Three years after starting up, Marc Huls had designed about a dozen sofas and felt that the time had come for innovation and extra input. He started worked with designers then, but retained, as the creative director, the brand and company style. Being innovative and being different are the two mottos. To steer well clear of the mainstream, he collaborates with young designers. In this way, he can turn all the attention to the design and not the designer. In the meantime, the trailer once used by the company reps has been replaced by a beautiful architectural showroom in Hasselt OPUZ, where the experience is extremely important if the buyers are to be persuaded. It is an ideal ice-breaker, just like a catalogue, and a perfect illustration of the fact that Jongform goes for a smaller, manageable, perfectly finished range.

His knack of spotting young talent has not gone unnoticed. As far back as 10 years ago, Marc was the only Belgian manufacturer to sit on the jury for Salone Sattelite in Milan, through which it was possible to spot young talent even earlier. Designers are allowed to present sofas and chairs that cannot actually be made. He works with them on the challenge of retaining the spirit of the design, while making it possible to construct them as functioning sofas. Comfort and aesthetics are of equal importance.

Boots, Bart Lens for Jongform
Books, Jean-François D’Or for Jongform

In addition to Jongform, there is also Sur&Plus, a range of sofas for the private market, aimed chiefly at the higher segment.Sur&Plus has had to reposition itself twice in the market over the years, from makers of good furniture for the young starter to real designer pieces with an accompanying price tag. This has also affected the risks that could be taken. Whereas once they may have decided to create a piece that was outside the box, they are now in a segment where such things are less acceptable. People pay a great deal of money and expect a timeless piece that exudes serenity, class and elegance.
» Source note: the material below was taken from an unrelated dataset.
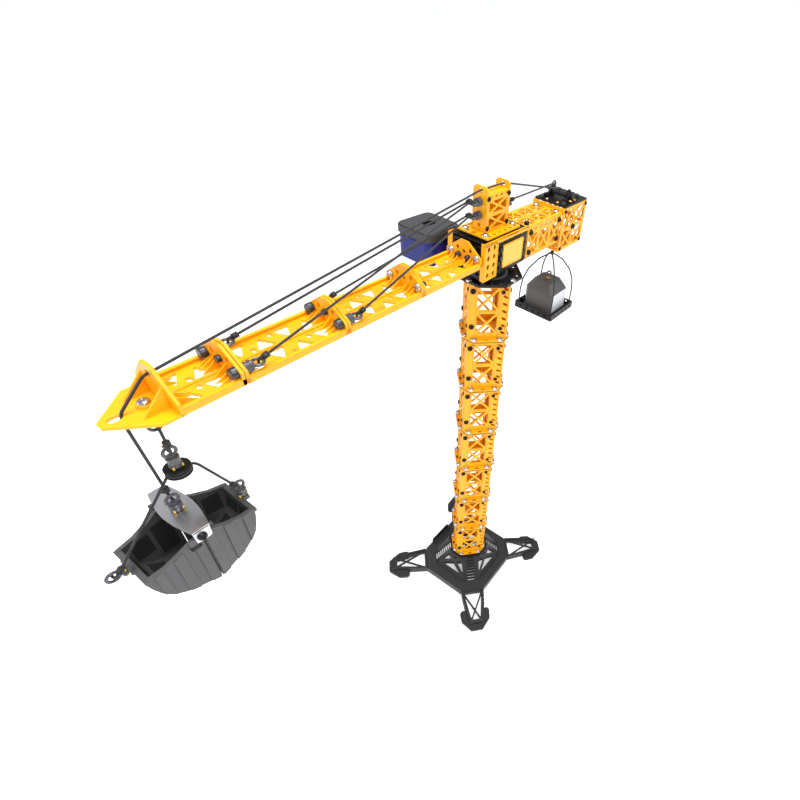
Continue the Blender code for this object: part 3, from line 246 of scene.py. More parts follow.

Balance, Peter Van Riet for Jongform

The designer portfolio contains many Flemish and Brussels designers, such as Roel Vandebeek, Stefan Schöning, Peter Van Riet, Bart Lens and Jean-François D’Or, as well as the American-Korean Sean Yoo, the Swiss Lor Zingg and the Germans Andrey Munteanu and Mathias Demacker. Roel Vandebeek designed the very straight-lined, minimalist sofas for Jongform and Sur&Plus, such as the Border, the Rambla and the Forum. Austere sofas with surprising details and a subtle interplay of proportions. Stefan Schöning has shown signs of remarkable versatility, with a surprisingly angular Count & Basie, the straight Dexter, the James that plays with straight and round, the Solo singular unit and the broad Wilson. In each of these models, he manages to strike an attractive balance between volumes. Peter Van Riet creates a suggestive design in his Balance, with its visionary play on lines.

Lady, Thomas Wagner and Dirk Loff for Jongform
Lady, Thomas Wagner and Dirk Loff for Jongform

As a manufacturer, Jongform aims to bring passion, but Marc Huls himself has a real passion for Belgian design. He passes their portfolios to other manufacturers, gives them contact details for lighting manufacturers, for example, and so much more.

He loves to help them get started by working for him, to chart a course together. In this, like every good manager, he weighs the aesthetic and personal against the commercial. If a sofa looks good, radiates passion, has identity and gives identity and sells well, too, he is a happy man. Sales are essential to keep the 60-strong business running. This responsibility is what keeps Marc Huls’s finger on the pulse. In 2014, Jongform and Sur&Plus will be getting a little brother, Koozo. Certainly worth getting to know!

If you want to test Jongform’s furniture properly, you don’t go to the factory showroom in Genk, but rather, you are invited to OPUZ, a showroom or platform for architectural living, set up by a number of Belgian manufacturers (ArtSound, Jongform/Sur&Plus, Modular and Niko). A very deliberate choice by Marc Huls, founder and director of Jongform.